Media Release 12 October 2012
Public Service salary increases foster inequality

The national body representing the country's Community Law Centres has added its voice to criticism of the big salary increases awarded to state sector chief executives saying the increases foster inequality and the growing gap between rich and poor in New Zealand.

Community Law Centres o Aotearoa chief executive Elizabeth Tennet says that $40,000 would make little difference to a chief executive earning over $600,000 but it would make an enormous difference to those at the bottom – the clients whom Community Law helps.

At a time when state funded organisations such as Community Law are being asked for increased efficiencies and do more with less, Ms Tennet says the funds being spent on salary increases for individuals would be much more effectively directed towards the organisations delivering important social and community services.

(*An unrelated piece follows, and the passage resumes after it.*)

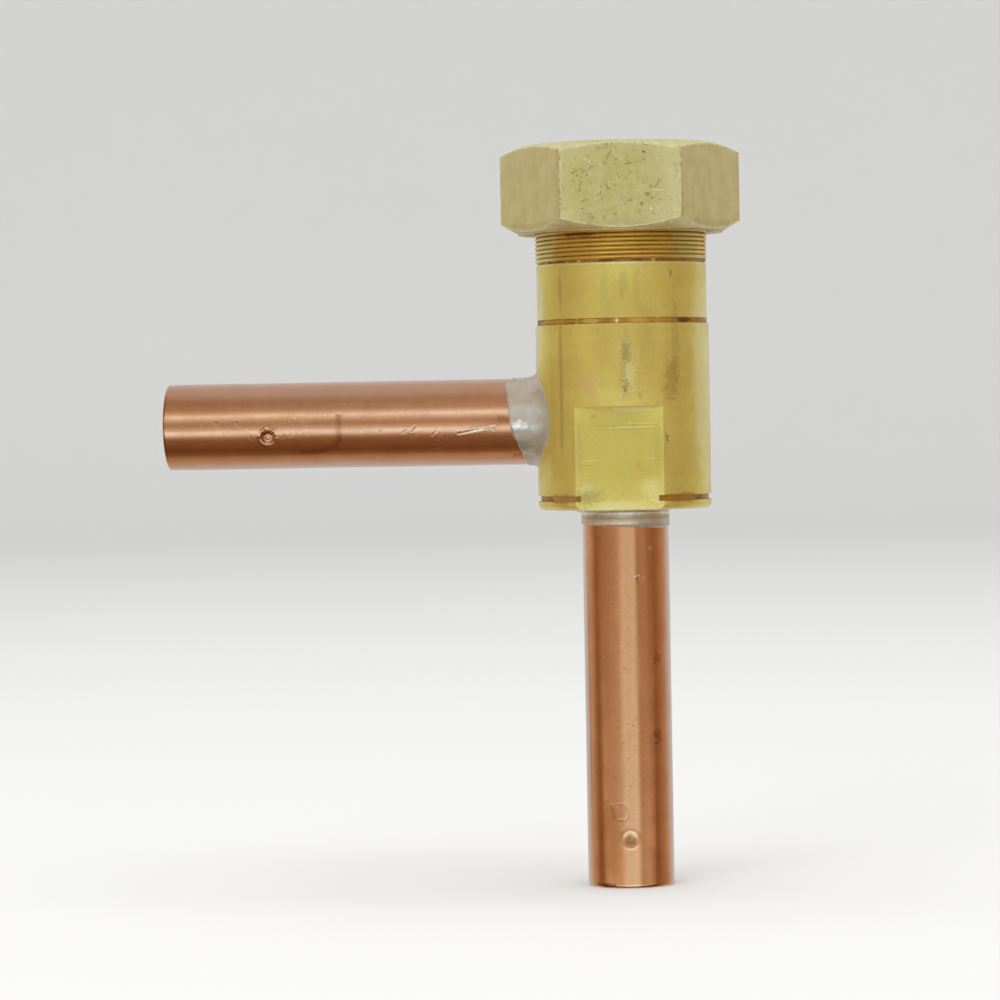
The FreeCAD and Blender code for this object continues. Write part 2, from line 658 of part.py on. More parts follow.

“The increases show a lack of appreciation of the inequalities that exist in our society. It is also ironical that they come at much the same time as a report from the Ministry of Social Development shows that the gap between rich and poor in New Zealand is at its highest level ever,” Ms Tennet says.

“Globally also, growing inequality is coming to be seen as one of the biggest social, economic and political challenges of our time. That is the lead story in the current issue of the Economist magazine which argues that new policies are needed to mitigate inequality without damaging economic growth.

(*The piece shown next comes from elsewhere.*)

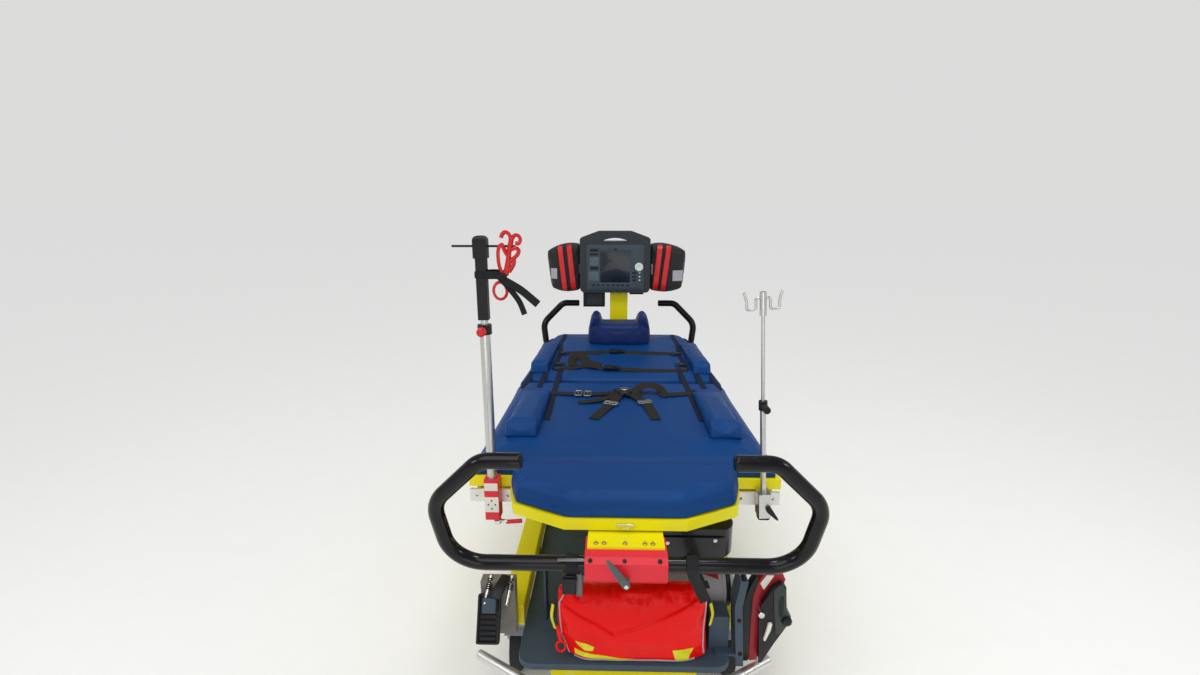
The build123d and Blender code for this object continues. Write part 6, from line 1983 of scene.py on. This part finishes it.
@dataclass
class Undercarriage:
    """The casters' tyres, and the fittings of the foot pedals."""

    rubber: Finish
    steel: Finish
    dark: Finish
    hub: Finish
    radius: float = 0.1
    swivel: Point = (0.34, 0.7)
    trail: float = 0.038

    def tyres(self, treads: Treads) -> list[Piece]:
        """A grooved tyre on each wheel.

        Args:
            treads: The tree that sweeps tyres.

        Returns:
            The tyres, in the order of the corners.
        """
        made = []
        for corner in CORNERS:
            side = 1 if corner.endswith("right") else -1
            end = 1 if corner.startswith("head") else -1
            hub = (side * self.swivel[0], end * self.swivel[1] + self.trail, self.radius)
            grooves = {"Groove depth": 0.0009}
            tyre = treads.grow(
                f"tread_{corner}", spots([(hub, (1, 0, 0))]), self.rubber, Radius=self.radius, Width=0.036, **grooves,
            )
            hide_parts(f"tyre_{corner}")
            made += fasten([tyre], f"wheel_{corner}", ["tyre_rubber"])
        return made

    def pedals(self) -> list[Piece]:
        """The ribbed foot pedals at opposite corners, with their hubs, arms and sprung rods.

        Returns:
            The pads with their arms, the hubs, the rods and the springs.
        """
        pads, hubs, rods, springs = Form(), Form(), Form(), Form()
        slope = radians(65)
        for end in (-1, 1):
            face = axes((end * 0.393, end * 0.845, 0.32), (-end, 0, 0), (0, end * sin(slope), cos(slope)))
            pads.prism(rectangle(0.068, 0.136, 0.006), face @ level(0, 0.004, -0.01), 0.01)
            for side in (-1, 1):
                pads.prism(rectangle(0.006, 0.132, 0.002), face @ level(side * 0.03, 0.004, 0), 0.005)
            pads.prism(rectangle(0.056, 0.006, 0.002), face @ level(0, -0.06, 0), 0.005)
            for rib in range(5):
                pads.prism(rectangle(0.046, 0.0085, 0.003), face @ level(0, -0.047 + 0.0148 * rib, 0), 0.0042)
            hubs.dome(rectangle(0.04, 0.042, 0.005), face @ level(0.004, 0.045, 0.0), 0.022, 0.004)
            pads.lathe(mm((6, 0), (12.5, 0), (13.5, 3), (12.5, 8), (6, 8)), face @ level(0.006, 0.066, 0.01), 24)
            arm = [(end * x, end * y, z) for x, y, z in mm((372, 838, 390), (362, 812, 406), (350, 770, 413.5))]
            pads.strap(curve_through(arm), 0.034, 0.007, (0.0, end * 0.3, 1.0))
            for low, high in ((0.402, 0.396), (0.338, 0.332)):
                first, last = Vector((end * low, end * 0.842, 0.372)), Vector((end * high, end * 0.774, 0.4165))
                rods.tube([first, last], 0.006, 16)
                for turn in range(6):
                    spot = first.lerp(last, 0.52 + 0.07 * turn)
                    coil = axes(tuple(spot), (1, 0, 0), tuple(last - first))
                    springs.lathe(mm((5.8, -2), (8.2, -1.4), (8.7, 0), (8.2, 1.4), (5.8, 2)), coil, 16)
        return [
            pads.make("pedal_pads", self.dark, bevel=0.0007), hubs.make("pedal_hubs", self.hub, bevel=0.0006),
            rods.make("pedal_rods", self.steel), springs.make("pedal_springs", self.dark),
        ]

    def build(self, treads: Treads) -> list[Piece]:
        """Builds the tyres and the pedals.

        Args:
            treads: The tree that sweeps tyres.

        Returns:
            The pieces.
        """
        pedals = self.pedals()
        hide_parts("foot_pedals")
        fasten(pedals, "base", ["black_plastic", "slate_paint", "stainless_steel", "black_plastic"])
        return [*self.tyres(treads), *pedals]


@dataclass
class PlatformKit:
    """What shows of the suction unit and the gas cylinder on the platform."""

    panel: Finish
    rubber: Finish
    silver: Finish
    pale: Finish
    red: Finish
    front: float = -0.886
    frame_front: float = -0.866
    axis: Point = (-0.735, 0.372)
    cylinder_radius: float = 0.058

    def front_view(
        self, outline: Sequence[tuple[float, float]], y: float, depth: float, radius: float = 0.003,
    ) -> Form:
        """A flat piece seen from the foot end.

        Args:
            outline: Its corners as x and z.
            y: Where its back lies.
            depth: Its thickness, towards the viewer.
            radius: Radius of its corners.

        Returns:
            The form.
        """
        form = Form()
        form.prism(rounded(outline, radius, 4), upright(0.0, y, 0.0), depth)
        return form

    def case(self) -> list[Piece]:
        """The suction unit's red arched frame, and its black case with the lower corner cut off.

        Returns:
            The frame and the case.
        """
        arch = mm(
            (362, 218), (360, 365), (361.5, 434), (373, 480), (388, 506), (406, 511), (439, 507), (447, 490),
            (440, 462), (414, 466), (393, 440), (384.5, 400), (383.5, 300), (387, 222),
        )
        frame_form = self.front_view(arch, self.frame_front + 0.04, 0.04, 0.004)
        shell = Form()
        outline = mm(
            (386, 272), (379, 374), (382, 423), (408, 472), (431, 490), (445, 478), (452, 402), (465, 386),
            (459, 361), (424, 296), (396, 236), (386, 232),
        )
        shell.dome(rounded(outline, 0.005, 4), upright(0.0, self.frame_front + 0.012, 0.0), 0.032, 0.004)
        pump = mm((384, 240), (394, 240), (441, 330), (441, 418), (384, 418))
        shell.prism(rounded(pump, 0.003, 3), upright(0.0, self.frame_front + 0.034, 0.0), 0.03)
        return [
            frame_form.make("suction_frame", self.red, bevel=0.0012),
            shell.make("suction_case", self.rubber, bevel=0.0006),
        ]

    def suction(self) -> list[Piece]:
        """The suction unit's panel, dial, knob, lever, seal and window."""
        panel = self.front_view(
            mm(
                (410, 471), (422, 486), (431, 489.5), (443, 471), (449, 402), (462, 389), (457, 365), (438, 335),
                (424, 330), (414, 418),
            ),
            self.front + 0.001, 0.0045,
        ).make("suction_panel", self.panel, bevel=0.0012)
        pocket = self.front_view(
            mm((425, 434), (431, 459), (438, 451), (441, 414), (437, 393), (428, 389)), self.front - 0.0032, 0.0008,
        )
        seal = mm((336.5, 219), (360, 219), (359.5, 425), (374, 492), (368, 502), (350, 462), (334.5, 405))
        pocket.prism(rounded(seal, 0.003, 4), upright(0.0, -0.838, 0.0), 0.029)
        dial = upright(0.451, self.front, 0.377)
        pocket.lathe(mm((0, 0), (12.5, 0), (13, 3), (12, 11), (9, 13.5), (0, 14)), dial, 28)
        grips = [
            upright(0.451 + 0.0125 * cos(a), self.front, 0.377 + 0.0125 * sin(a))
            for a in (pi * step / 6 for step in range(12))
        ]
        for grip in grips:
            pocket.lathe(mm((0, 0), (1.6, 0), (1.6, 10.5), (0, 11.5)), grip, 8)
        knob = Form()
        knob.lathe(
            mm((0, 0), (8.8, 0), (9.2, 2), (9.2, 27.5), (7.8, 29), (5.5, 29.2), (5, 27.8), (0, 27.8)),
            upright(0.38, self.frame_front - 0.0005, 0.396), 28,
        )
        lever = self.front_view(
            mm((401, 368), (412, 369), (408, 345), (396, 311), (391, 314), (397, 342)), self.front, 0.008, 0.002,
        )
        return [
            panel, pocket.make("suction_seal_and_dial", self.rubber, bevel=0.0006),
            knob.make("suction_knob", self.silver), lever.make("suction_lever", self.pale, bevel=0.001),
            self.front_view(
                mm((394.5, 503), (415, 503), (389, 456), (378, 477)), self.frame_front, 0.0009, 0.002,
            ).make("suction_window", self.pale),
        ]

    def label(self) -> list[Piece]:
        """The red blank label round the cylinder's front, and the band of its shoulder."""
        label, band = Form(), Form()
        axis_y, axis_z = self.axis
        columns = []
        for step in range(15):
            x = 0.2 + 0.084 * step / 14
            low = 48.0 + (0.284 - x) * 355.0
            angles = [radians(low + (100.0 - low) * row / 8) for row in range(9)]
            way = [Vector((0.0, -cos(angle), sin(angle))) for angle in angles]
            middle = Vector((x, axis_y, axis_z))
            outer = [middle + turn * (self.cylinder_radius + 0.0008) for turn in way]
            inner = [middle + turn * (self.cylinder_radius - 0.0005) for turn in reversed(way)]
            columns.append(outer + inner)
        label.skin(columns)
        around = axes((0.0, axis_y, axis_z), (0, 1, 0), (1, 0, 0))
        band.lathe(mm((58.5, 304), (61.2, 304.5), (61.2, 318.5), (58.5, 319)), around, 64)
        return [label.make("cylinder_label", self.red), band.make("cylinder_band", self.rubber)]

    def build(self, screws: Screws) -> list[Piece]:
        """Builds the fittings of the platform's equipment.

        Args:
            screws: The tree that makes screw heads.

        Returns:
            The pieces.
        """
        case = self.case()
        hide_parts("unit_frame")
        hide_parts("unit_body")
        made = [*case, *self.suction(), *self.label()]
        places = [(0.3225, 0.369), (0.3315, 0.258)]
        heads = spots([((x, -0.8843, z), (0, -1, 0)) for x, z in places])
        made.append(screws.grow("channel_screws", heads, self.rubber, Radius=0.0042, Height=0.003, Recess=0.0012))
        slots = ["red_paint", "black_plastic", "lever_grey", "black_plastic", "stainless_steel"]
        slots += ["anodised_aluminium", "rail_aluminium", "red_paint", "black_plastic", "black_plastic"]
        return fasten(made, "base", slots)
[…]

“Curtailing big salary increases would be one such policy. Many of these State Sector bosses are more motivated by a sense of wanting to make a difference and it is simply not believable that constant financial top-ups are necessary to retain them.”

Ms Tennet says 24 Community Law Centres provide services to some 250,000 people annually and those services are essential to ensure everyone has access to justice. A recent report by the New Zealand Institute for Economic Research showed Community Law delivered real value for money.